* [YOUR TASK]
Go through the listing and copy each line with the string "Write".

***** DATA FOR THIS EXERCISE

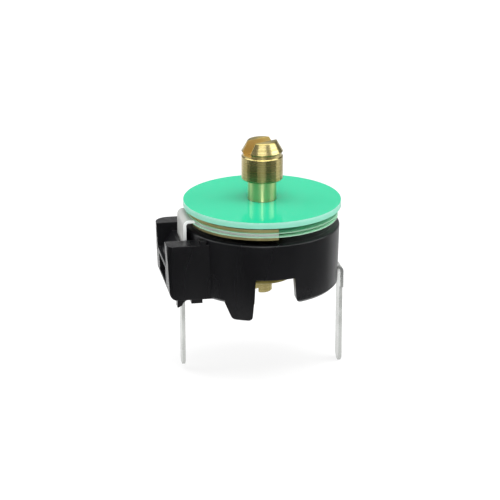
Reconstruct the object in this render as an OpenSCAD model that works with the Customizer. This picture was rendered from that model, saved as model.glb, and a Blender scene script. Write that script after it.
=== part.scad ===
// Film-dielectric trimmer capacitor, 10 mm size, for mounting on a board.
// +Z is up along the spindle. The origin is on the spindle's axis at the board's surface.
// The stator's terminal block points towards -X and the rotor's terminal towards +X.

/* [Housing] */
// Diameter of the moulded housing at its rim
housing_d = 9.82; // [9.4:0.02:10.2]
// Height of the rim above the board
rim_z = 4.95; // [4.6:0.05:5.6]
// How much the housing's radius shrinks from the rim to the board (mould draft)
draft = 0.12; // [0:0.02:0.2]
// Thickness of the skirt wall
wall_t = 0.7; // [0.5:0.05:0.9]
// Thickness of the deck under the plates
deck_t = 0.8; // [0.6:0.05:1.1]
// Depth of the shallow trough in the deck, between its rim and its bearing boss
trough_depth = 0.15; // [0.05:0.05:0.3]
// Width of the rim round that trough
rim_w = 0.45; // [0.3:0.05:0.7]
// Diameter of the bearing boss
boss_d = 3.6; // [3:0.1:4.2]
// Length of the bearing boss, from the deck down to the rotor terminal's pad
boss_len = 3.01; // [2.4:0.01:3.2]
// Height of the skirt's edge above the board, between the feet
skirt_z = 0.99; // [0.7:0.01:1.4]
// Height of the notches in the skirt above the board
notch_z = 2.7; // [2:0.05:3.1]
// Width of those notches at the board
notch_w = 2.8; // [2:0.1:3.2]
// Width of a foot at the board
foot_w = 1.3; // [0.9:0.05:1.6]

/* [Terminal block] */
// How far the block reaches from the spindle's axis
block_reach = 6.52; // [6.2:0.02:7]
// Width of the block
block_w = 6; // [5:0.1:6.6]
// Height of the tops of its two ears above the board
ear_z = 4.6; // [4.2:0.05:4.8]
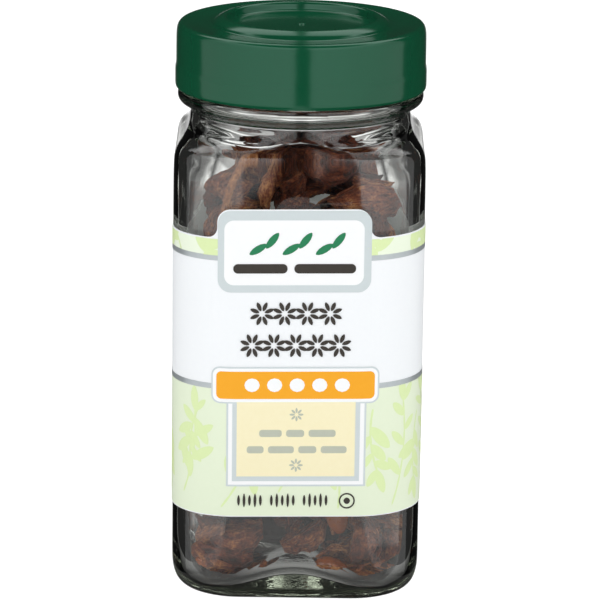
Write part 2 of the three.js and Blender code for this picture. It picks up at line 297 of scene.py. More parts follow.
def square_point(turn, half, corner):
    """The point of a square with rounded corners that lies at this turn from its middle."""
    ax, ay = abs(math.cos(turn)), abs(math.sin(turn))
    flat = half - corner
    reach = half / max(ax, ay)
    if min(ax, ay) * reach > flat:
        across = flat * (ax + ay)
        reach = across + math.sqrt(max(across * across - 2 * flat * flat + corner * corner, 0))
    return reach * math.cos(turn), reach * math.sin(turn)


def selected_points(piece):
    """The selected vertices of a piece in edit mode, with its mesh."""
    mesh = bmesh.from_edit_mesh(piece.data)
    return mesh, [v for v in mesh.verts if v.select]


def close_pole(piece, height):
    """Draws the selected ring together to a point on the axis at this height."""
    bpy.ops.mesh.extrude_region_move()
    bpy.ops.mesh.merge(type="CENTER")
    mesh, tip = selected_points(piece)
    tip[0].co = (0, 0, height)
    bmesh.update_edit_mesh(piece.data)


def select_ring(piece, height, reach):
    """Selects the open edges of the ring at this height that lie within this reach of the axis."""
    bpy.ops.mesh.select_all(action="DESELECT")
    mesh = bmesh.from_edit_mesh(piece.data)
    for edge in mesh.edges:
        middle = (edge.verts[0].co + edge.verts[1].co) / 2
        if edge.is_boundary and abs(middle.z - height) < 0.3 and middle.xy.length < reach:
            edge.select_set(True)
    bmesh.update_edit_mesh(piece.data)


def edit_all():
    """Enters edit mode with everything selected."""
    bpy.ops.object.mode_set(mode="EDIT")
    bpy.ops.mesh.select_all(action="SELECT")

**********

* [THE RESPONSE]
Reconstruct the object in this render as an OpenSCAD model that works with the Customizer. This picture was rendered from that model, saved as model.glb, and a Blender scene script. Write that script after it.
Write part 2 of the three.js and Blender code for this picture. It picks up at line 297 of scene.py. More parts follow.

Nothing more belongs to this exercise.